Task details | Every line below that holds the string "Blender" should be copied out.

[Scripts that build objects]
######
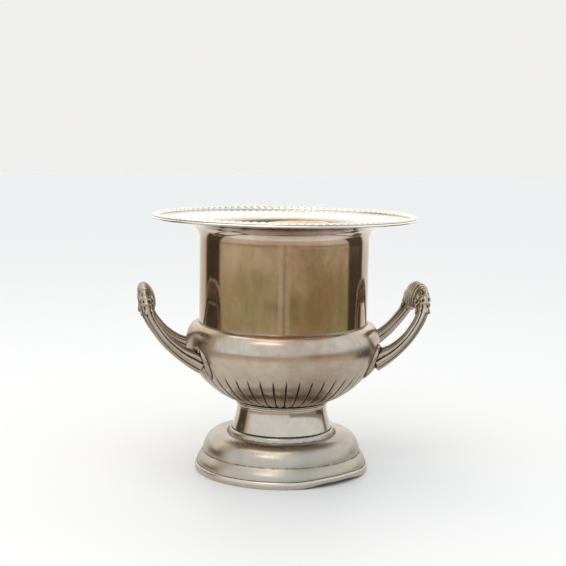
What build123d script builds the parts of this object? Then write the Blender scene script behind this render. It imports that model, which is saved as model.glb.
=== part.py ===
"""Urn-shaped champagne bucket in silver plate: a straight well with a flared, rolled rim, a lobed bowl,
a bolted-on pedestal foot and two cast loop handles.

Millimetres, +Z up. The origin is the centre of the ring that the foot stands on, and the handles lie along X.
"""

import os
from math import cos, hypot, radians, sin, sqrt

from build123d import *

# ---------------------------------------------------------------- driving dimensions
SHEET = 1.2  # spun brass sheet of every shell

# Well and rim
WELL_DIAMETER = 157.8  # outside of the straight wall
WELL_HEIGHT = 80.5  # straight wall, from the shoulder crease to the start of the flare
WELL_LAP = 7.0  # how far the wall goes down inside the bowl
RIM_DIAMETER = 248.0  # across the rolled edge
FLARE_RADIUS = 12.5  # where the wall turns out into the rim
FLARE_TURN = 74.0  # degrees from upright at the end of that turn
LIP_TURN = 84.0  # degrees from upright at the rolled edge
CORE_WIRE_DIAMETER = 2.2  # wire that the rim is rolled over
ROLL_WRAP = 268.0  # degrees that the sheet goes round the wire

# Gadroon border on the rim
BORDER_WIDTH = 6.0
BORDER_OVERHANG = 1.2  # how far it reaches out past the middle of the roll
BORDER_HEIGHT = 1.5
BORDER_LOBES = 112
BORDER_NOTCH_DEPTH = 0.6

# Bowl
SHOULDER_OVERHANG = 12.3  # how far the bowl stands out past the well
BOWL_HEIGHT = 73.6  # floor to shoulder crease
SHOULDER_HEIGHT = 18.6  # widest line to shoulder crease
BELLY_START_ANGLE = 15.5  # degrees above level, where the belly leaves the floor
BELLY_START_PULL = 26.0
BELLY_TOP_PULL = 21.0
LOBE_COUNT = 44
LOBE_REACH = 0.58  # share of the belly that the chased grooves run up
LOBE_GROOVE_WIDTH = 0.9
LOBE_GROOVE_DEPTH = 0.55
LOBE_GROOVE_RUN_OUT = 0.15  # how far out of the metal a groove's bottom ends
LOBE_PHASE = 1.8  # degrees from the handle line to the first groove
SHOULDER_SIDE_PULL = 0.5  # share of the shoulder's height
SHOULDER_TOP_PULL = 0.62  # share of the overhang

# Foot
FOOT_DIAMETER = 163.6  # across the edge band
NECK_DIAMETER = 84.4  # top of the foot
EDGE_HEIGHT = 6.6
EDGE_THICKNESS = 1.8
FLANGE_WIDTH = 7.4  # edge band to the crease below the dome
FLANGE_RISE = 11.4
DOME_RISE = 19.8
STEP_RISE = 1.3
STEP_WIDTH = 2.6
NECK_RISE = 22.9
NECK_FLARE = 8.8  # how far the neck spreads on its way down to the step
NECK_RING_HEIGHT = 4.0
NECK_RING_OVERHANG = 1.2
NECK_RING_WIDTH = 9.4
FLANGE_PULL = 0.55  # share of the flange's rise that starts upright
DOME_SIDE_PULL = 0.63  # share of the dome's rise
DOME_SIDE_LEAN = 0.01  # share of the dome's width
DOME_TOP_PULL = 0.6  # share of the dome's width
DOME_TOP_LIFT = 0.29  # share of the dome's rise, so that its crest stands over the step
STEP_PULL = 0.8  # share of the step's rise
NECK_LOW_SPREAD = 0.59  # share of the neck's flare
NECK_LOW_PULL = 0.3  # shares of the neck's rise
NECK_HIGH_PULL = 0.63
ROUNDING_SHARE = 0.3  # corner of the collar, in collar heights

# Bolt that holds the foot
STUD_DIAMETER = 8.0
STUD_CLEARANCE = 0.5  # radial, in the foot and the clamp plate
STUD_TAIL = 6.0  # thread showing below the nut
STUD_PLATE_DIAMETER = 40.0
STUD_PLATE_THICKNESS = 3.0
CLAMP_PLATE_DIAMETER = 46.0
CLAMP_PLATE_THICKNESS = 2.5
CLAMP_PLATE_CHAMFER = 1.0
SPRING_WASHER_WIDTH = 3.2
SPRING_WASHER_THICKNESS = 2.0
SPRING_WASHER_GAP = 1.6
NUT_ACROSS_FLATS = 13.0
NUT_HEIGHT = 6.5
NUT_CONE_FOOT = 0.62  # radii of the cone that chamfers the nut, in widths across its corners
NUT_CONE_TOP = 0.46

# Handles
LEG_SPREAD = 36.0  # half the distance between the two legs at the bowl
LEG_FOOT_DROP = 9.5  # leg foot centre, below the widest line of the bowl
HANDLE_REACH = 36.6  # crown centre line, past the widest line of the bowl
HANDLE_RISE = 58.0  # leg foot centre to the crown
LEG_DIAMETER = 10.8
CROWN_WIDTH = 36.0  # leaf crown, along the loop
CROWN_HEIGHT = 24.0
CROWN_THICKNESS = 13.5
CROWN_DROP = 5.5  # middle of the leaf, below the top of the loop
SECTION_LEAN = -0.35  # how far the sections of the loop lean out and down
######
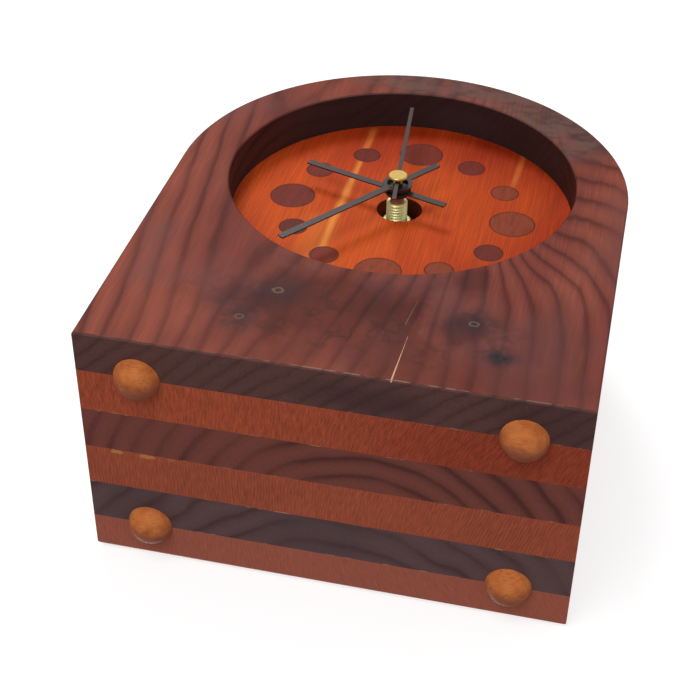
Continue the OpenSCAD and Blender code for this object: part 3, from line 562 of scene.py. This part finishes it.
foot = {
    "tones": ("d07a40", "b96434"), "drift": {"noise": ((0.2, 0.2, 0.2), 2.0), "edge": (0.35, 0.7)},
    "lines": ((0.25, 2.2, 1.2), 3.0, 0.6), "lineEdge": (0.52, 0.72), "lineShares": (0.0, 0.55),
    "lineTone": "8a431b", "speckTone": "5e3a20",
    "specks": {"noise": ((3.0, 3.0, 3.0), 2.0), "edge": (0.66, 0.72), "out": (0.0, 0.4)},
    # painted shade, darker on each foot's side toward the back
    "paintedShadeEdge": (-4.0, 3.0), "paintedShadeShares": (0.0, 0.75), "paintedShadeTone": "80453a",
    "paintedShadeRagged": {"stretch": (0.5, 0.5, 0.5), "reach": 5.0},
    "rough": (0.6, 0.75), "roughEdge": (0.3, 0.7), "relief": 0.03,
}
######
Completed exercise |
What build123d script builds the parts of this object? Then write the Blender scene script behind this render. It imports that model, which is saved as model.glb.
Continue the OpenSCAD and Blender code for this object: part 3, from line 562 of scene.py. This part finishes it.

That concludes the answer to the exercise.